Reading about bdsm and having fantasies of being 'raped' got my juices flowing more than I ever thought it would, as I grew up being tought it was wrong (well rape is off course - but I'm talking about the sense of domination/submission). Anyway more and more I wanted to experience these pleasures and pain causing pleasure.
I have now found a partner, whom I'm engaged too, who is as experimental as I am - I'm willing to do almost anything. And he is slowly taking more and more control as I tell him my wanton desires. One step at a time we are going. My main hurdle - anal. He wants it, I want it. We've tried, but it's me that can't make it work.
 
I'll first state I'm not fully into the lifestyle, but dabble in it.

I'm not overly 100% sure where my desire for being dominated came from or when it started to turn into sexual desires. Really thinking about it, i think it developed from my role in childhood games. Playing good guys bad guys/ cops/robbers, I was always the 'bad' guy running away and having to be caught by the 'good' guy and being punished and brought under control.

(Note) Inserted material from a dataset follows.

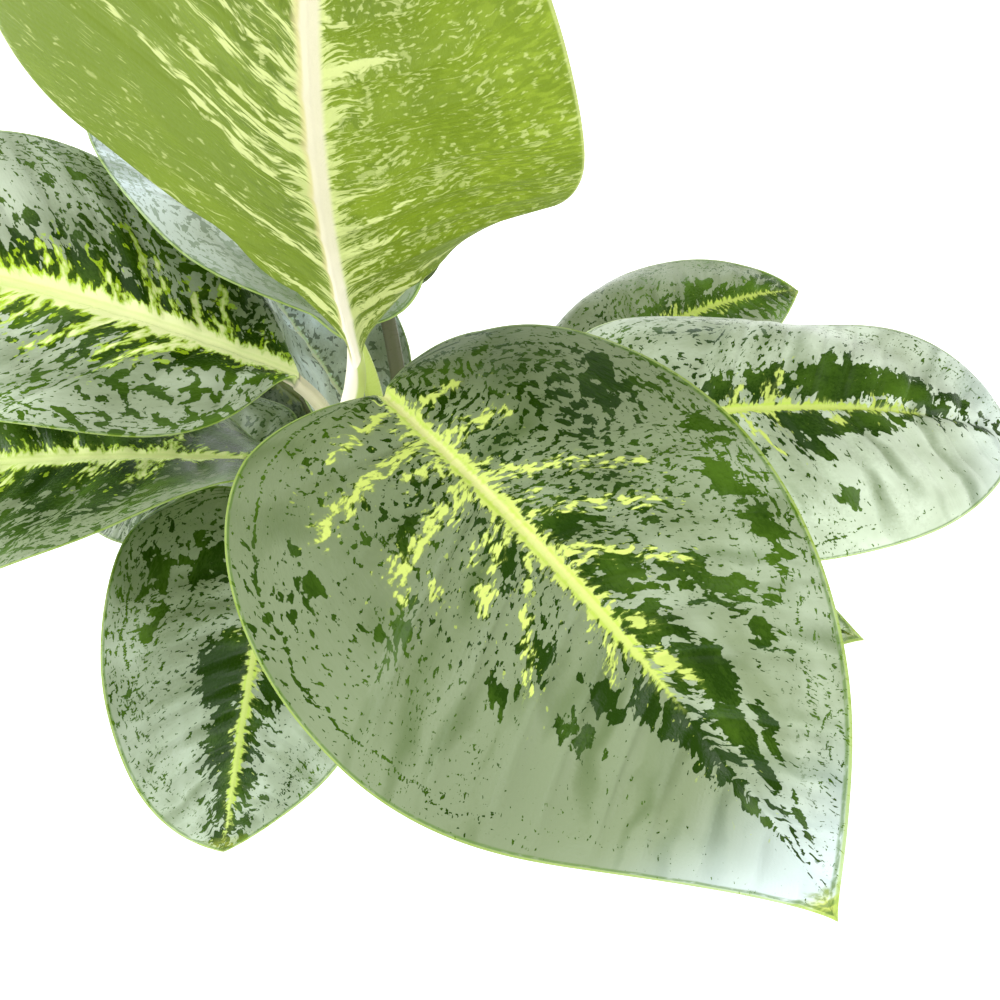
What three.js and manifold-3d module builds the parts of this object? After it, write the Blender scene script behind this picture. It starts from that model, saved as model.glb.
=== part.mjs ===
// Potted lemon mint Chinese evergreen (Aglaonema): a plain pot, potting soil, three short stems
// and fourteen leaves. Millimetres, +Z up, origin at the centre of the pot's flat underside.
// Each leaf is one solid: a sheathing petiole that clasps its stem and runs on into the midrib
// of a broad ovate blade. Headings are degrees counterclockwise from +X, seen from above.
import * as THREE from "three";
import { mergeVertices } from "three/addons/utils/BufferGeometryUtils.js";
import Module from "manifold-3d";

const wasm = await Module();
wasm.setup();

// Driving dimensions
const pot = {
  height: 115,
  footRadius: 48,
  shoulderRadius: 63,
  rimRadius: 67,
  rimHeight: 14,
  wall: 2,
  floor: 3,
  edgeRound: 1.5, // how far its corners are eased
  sides: 48,
  drainHoles: 6,
  drainRadius: 4,
  drainCircle: 34,
};
const soil = { depthBelowRim: 13, mound: 3, settled: 4, lump: 1.4, rings: 6 };
const clearance = 0.3; // between pieces that touch
const stem = { footRadius: 8, topRadius: 5.5, jointHeight: 0.5, sides: 10, steps: 8 };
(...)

Because of that I think I'm just a naturally submissive person.
Reading about bdsm and having fantasies of being 'raped' got my juices flowing more than I ever thought it would, as I grew up being tought it was wrong (well rape is off course - but I'm talking about the sense of domination/submission). Anyway more and more I wanted to experience these pleasures and pain causing pleasure.
I have now found a partner, whom I'm engaged too, who is as experimental as I am - I'm willing to do almost anything. And he is slowly taking more and more control as I tell him my wanton desires. One step at a time we are going. My main hurdle - anal. He wants it, I want it. We've tried, but it's me that can't make it work.


Firstly, welcome to the forum. :)

Anal Pleasure and Health. I know it seems silly to read a 275pg. book for something that "should be" simple, but it might help. (Very good read, too, BTW.)